▶ Data
%%

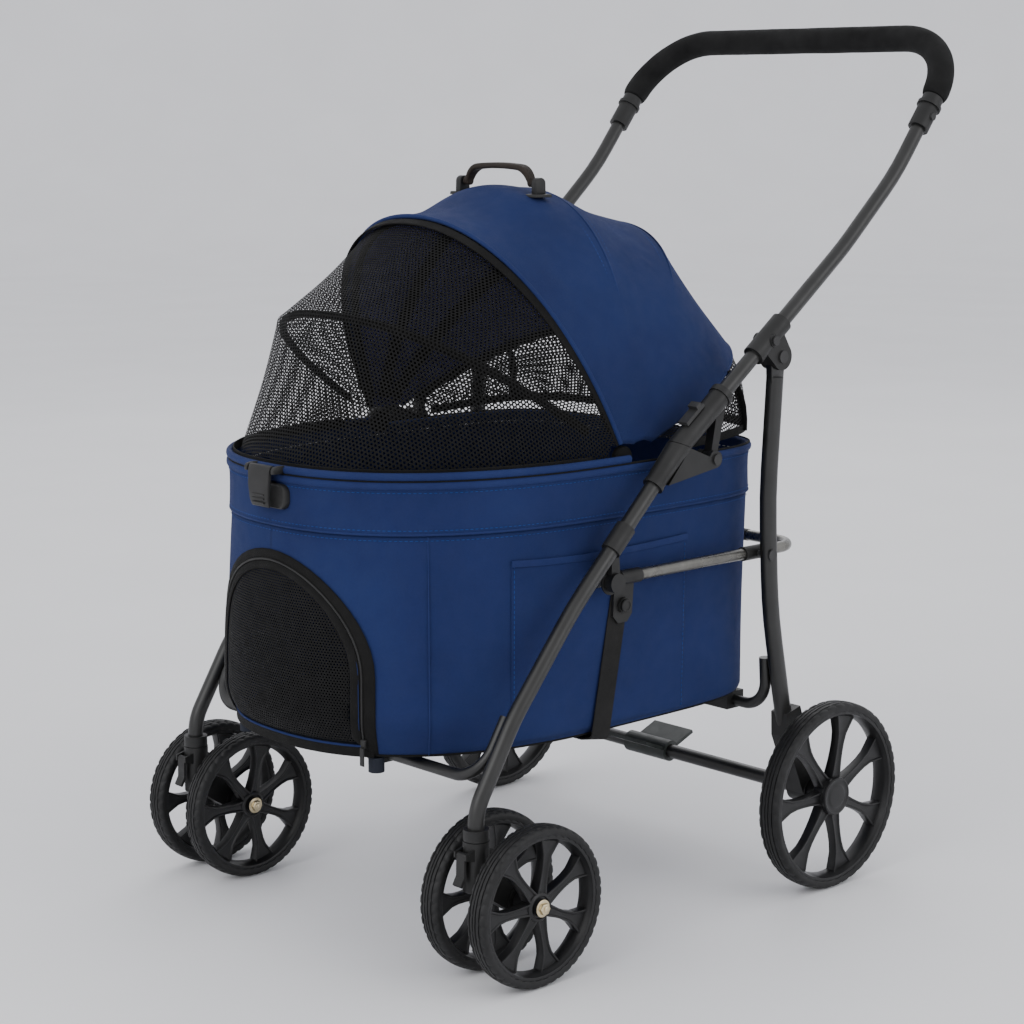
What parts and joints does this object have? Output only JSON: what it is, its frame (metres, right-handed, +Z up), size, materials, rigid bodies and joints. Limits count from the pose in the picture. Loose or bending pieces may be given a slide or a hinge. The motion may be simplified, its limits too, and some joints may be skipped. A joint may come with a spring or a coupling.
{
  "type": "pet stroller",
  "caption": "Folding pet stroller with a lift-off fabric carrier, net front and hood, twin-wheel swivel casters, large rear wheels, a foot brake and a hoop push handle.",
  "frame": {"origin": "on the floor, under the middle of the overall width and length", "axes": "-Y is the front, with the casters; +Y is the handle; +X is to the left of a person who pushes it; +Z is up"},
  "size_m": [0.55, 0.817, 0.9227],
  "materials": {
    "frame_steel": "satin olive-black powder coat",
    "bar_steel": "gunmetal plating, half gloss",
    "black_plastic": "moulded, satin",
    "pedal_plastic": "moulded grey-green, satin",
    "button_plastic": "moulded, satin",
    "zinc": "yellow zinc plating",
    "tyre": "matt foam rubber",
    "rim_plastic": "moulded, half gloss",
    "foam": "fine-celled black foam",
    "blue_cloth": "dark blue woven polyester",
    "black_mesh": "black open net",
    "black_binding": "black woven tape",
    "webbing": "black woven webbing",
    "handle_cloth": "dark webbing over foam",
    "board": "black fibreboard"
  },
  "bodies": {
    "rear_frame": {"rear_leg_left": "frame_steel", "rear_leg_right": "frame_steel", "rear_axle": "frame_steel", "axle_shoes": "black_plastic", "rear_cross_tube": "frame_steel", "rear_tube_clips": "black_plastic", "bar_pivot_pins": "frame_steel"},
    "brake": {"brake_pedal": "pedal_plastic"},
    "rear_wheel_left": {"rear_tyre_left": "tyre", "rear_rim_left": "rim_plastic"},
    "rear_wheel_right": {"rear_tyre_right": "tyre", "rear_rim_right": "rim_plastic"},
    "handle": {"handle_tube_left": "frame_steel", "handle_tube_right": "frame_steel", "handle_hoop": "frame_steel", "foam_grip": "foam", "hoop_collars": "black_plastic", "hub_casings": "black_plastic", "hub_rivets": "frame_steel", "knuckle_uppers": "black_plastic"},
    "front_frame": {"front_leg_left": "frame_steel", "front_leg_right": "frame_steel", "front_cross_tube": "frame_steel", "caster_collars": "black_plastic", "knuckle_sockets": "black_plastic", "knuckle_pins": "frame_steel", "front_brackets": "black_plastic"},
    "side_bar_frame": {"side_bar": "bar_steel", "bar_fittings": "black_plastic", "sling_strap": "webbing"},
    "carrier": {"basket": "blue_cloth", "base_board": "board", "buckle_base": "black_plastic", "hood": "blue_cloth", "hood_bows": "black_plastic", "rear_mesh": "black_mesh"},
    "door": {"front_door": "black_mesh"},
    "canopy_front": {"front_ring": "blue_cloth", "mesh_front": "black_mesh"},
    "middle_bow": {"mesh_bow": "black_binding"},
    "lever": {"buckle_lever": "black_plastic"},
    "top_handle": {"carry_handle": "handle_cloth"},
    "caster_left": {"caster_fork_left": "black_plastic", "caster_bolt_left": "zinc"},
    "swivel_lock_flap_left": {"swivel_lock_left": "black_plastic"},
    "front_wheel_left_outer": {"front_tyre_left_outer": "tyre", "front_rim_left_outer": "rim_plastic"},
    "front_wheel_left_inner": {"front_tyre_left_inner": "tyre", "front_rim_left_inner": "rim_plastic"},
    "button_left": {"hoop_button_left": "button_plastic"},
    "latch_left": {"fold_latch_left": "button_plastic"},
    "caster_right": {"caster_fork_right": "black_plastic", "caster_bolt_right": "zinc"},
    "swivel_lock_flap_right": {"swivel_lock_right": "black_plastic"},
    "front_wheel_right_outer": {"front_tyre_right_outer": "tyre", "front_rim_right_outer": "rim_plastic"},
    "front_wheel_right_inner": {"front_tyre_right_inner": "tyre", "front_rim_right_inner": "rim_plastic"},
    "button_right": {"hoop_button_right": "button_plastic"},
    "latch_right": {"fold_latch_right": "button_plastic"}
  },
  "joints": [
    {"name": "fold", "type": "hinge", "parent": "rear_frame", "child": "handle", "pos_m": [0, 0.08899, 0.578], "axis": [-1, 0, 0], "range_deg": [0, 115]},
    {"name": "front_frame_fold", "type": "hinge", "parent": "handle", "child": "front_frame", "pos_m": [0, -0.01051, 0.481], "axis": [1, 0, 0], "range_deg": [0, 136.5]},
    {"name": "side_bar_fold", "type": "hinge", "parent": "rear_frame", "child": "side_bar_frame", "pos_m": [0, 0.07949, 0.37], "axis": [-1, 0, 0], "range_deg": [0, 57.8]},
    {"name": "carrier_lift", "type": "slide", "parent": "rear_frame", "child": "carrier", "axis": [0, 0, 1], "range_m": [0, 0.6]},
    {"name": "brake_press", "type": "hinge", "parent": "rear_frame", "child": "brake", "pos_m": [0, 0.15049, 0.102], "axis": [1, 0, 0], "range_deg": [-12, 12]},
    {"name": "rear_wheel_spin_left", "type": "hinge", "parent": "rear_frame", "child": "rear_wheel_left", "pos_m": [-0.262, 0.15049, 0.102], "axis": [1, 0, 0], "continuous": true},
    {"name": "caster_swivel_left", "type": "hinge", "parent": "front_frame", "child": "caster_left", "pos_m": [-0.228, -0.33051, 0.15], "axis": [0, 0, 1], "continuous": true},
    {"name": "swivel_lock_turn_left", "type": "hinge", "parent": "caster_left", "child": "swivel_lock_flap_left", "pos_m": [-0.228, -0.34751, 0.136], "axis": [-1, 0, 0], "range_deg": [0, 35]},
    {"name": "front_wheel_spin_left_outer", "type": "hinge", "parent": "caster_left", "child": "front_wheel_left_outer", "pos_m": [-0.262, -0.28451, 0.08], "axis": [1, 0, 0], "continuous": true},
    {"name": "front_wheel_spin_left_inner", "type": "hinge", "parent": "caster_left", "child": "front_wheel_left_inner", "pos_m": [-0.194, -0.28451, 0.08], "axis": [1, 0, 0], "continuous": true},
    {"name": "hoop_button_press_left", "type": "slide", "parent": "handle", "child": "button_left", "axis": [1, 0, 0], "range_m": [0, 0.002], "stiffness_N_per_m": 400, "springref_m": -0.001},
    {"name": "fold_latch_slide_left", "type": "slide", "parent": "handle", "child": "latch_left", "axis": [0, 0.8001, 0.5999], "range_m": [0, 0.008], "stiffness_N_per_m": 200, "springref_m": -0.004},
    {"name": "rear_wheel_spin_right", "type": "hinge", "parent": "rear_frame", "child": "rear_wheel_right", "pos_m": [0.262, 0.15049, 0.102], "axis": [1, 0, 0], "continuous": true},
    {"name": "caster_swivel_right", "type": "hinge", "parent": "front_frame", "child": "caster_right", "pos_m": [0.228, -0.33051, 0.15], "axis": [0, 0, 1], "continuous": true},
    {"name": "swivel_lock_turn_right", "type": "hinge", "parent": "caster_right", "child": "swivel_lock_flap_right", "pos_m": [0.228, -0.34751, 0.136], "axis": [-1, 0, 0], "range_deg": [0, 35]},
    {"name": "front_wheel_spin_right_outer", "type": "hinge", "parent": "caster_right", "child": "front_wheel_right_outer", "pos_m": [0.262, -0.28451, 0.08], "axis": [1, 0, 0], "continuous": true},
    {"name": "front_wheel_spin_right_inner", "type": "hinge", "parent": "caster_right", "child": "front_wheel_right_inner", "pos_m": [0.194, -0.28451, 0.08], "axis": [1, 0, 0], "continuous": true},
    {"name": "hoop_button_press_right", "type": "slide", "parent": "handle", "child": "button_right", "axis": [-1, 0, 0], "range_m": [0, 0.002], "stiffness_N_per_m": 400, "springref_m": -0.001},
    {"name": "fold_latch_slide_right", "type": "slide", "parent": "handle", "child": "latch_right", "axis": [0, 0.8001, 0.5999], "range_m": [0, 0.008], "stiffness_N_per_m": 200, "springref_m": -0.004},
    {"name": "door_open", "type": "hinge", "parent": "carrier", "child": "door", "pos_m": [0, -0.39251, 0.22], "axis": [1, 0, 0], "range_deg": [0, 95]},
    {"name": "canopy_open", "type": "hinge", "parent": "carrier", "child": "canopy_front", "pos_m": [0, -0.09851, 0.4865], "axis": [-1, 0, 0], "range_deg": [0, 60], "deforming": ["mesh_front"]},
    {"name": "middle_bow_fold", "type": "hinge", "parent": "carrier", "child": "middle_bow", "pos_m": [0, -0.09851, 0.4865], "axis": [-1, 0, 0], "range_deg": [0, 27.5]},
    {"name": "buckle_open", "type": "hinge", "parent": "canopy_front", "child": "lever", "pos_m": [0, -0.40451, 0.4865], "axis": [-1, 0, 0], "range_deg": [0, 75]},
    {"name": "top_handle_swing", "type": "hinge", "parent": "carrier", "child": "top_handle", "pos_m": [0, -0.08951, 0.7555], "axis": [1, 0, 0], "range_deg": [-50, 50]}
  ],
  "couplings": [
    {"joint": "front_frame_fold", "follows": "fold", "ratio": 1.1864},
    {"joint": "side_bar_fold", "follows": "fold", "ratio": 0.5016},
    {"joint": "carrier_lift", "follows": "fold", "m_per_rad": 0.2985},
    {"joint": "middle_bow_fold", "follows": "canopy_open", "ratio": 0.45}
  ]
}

%%

▶ What you are asked to do
Copy out each line of the material that holds the word "bodies".

▶ Result of this task
What parts and joints does this object have? Output only JSON: what it is, its frame (metres, right-handed, +Z up), size, materials, rigid bodies and joints. Limits count from the pose in the picture. Loose or bending pieces may be given a slide or a hinge. The motion may be simplified, its limits too, and some joints may be skipped. A joint may come with a spring or a coupling.
  "bodies": {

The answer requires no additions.